IN THE LAND OF MEN: Stories

By

Pub Date: Feb. 21st, 1992
Publisher: Morrow

Nelson's first story collection, The Expendables, won the 1990 Flannery O'Connor Award for Short Fiction, and her second is even better--tough-talking, provocative tales that plunge deep into the heart of love and solitude. Male or female, regardless of age, Nelson's protagonists are a standoffish, unblinking bunch.

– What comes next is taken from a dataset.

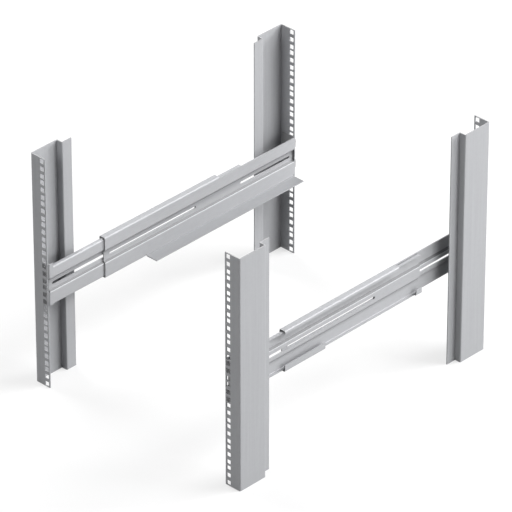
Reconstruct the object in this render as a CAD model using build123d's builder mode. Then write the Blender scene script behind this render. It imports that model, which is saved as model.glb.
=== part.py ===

In her arresting title story, a Chicago waitress--whose three teenaged brothers have captured her rapist and insist on a confrontation--stares out at the snow and reflects on the misnomer of justice in an unjust world; in ""The Happy Day,"" the unhappy assistant to a wedding photographer compulsively shoots images of blinking brides, weeping flower-girls, and puking best men to paste up on her walk-up apartment walls; in ""Fire Season,"" a petty thief stands at the bedroom door of a rich, teenaged one-night stand and wonders why he's unable to rob her; and in ""Goodbye, Midwest,"" the grown daughter of intellectual snobs guiltily ignores the wedding announcements that regularly arrive from her childhood best friend. Divided between urban, middle-class settings and the isolated adobe dwellings of the Southwest, Nelson's stories share an aridity of vision and terseness of language that refresh and clarify in spite of some depressing themes and inexplicably abrupt conclusions. Her isolated, uncompromising men and women, hungering for human contact yet feeling powerless to change, still take private satisfaction in the slight, everyday revelations of the soul, and find a separate peace more durable than romantic happy endings. Sharp-edged American fiction, by a very promising writer.